でも、偶然、パパとママだから、迷ってるの。

苦しい、とも思ってるかもしれない。

学校ではなんの悩みもない。

今日の入学式だって何ともなかった。でも、やっぱり、私がおかしいのかな。過去のパパとママの未来が見える、おかしなことなの」

混乱している。混乱した。

「天華、もう着替えて寝なさい。それか、もしその思いが消えないようなら大きい病院に聞いてみましょう」

正直、仕事が忙しかった。たまに海外へバイヤーにも行く。韓国やベトナムだ。今後、まだまだ訪ねる国は増えるだろう。部署の異動だって急にある。

しかし。

「ママ、ママが前世で産んだ子は立派に育ったよ。たぶん、いいところに勤める男性で、昔の私が運転するタクシーで、ごめんなさい、ママ。

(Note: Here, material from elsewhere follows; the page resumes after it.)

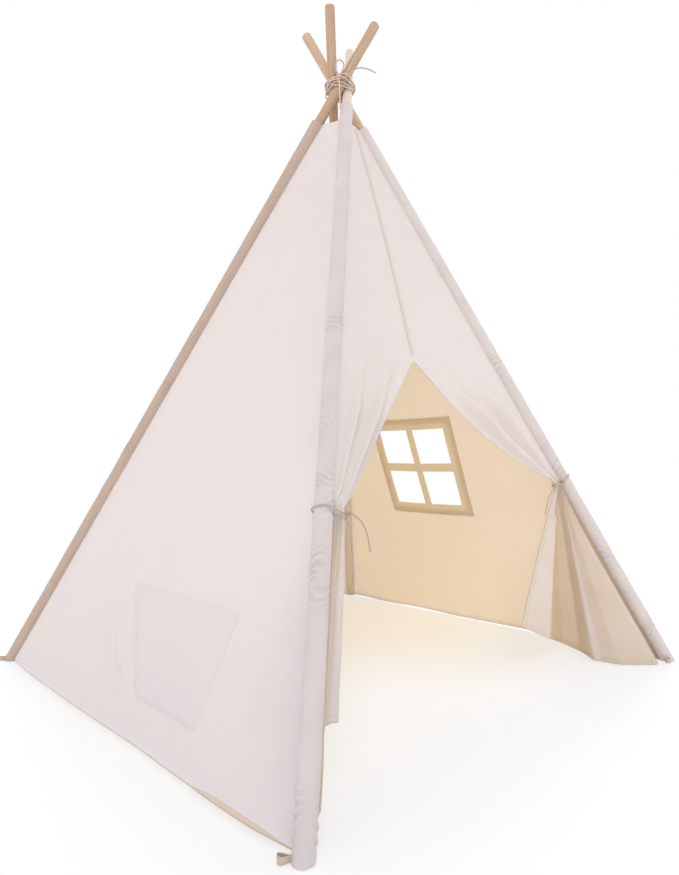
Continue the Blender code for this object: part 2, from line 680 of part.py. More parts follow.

ママが前世で繋いだバトンは私が轢き殺したの」

「天華!」

縋りより、天華の両手を自らの両手で包む。

「どうしたの、訳がわからないわ?今すぐ病院に行きましょう」

病院といっても、怪しいところにはいけないし、学校に相談すればその手の病院を紹介してくれるだろうか?

弱々しく言う。天華の主張。

「ママ、前は大家族で住んでたんでしょう?旦那さんは、出産で奥さんが死ぬだなんて思ってなかった。赤ちゃんも一人いた。男の子。でも、ママ、そのお母さんは、その時もう調子が悪くて、生まれた時喜んであげられなかったんでしょう?

ここまでが過去の、ちょっとずつ見たママの、とあるお母さんが未来に向かう話」

静かに語り終えた。

天華の、母は、迷った。

「あの車の運転手は前の天華なの?」

車内。ビル群。スマートな男性。事故。映画の内容だった。

「私、女だけど、タクシーの運転手だったの」

気づけば相手の腕を手で押さえていた母だった。

しばらく後に、

「……そう……」

なぜか、なぜだろう、なんの感情も湧いてこなかった。

そして、長年の夢が正夢だったとでも言うような奇妙な感覚。それでも、今の私は。

「天華、つらくない?」

「ちょっと怖い。私の話じゃないのに私が昔やった事、みたいな」

「わかる。ちょっとわかるわ」

実感。

「あのね、ママ」

母がじっと、ずっと天華を見ている時間が長い。

「パパなの」

ママの子供で、私が轢き殺してしまった命は、今のパパなの。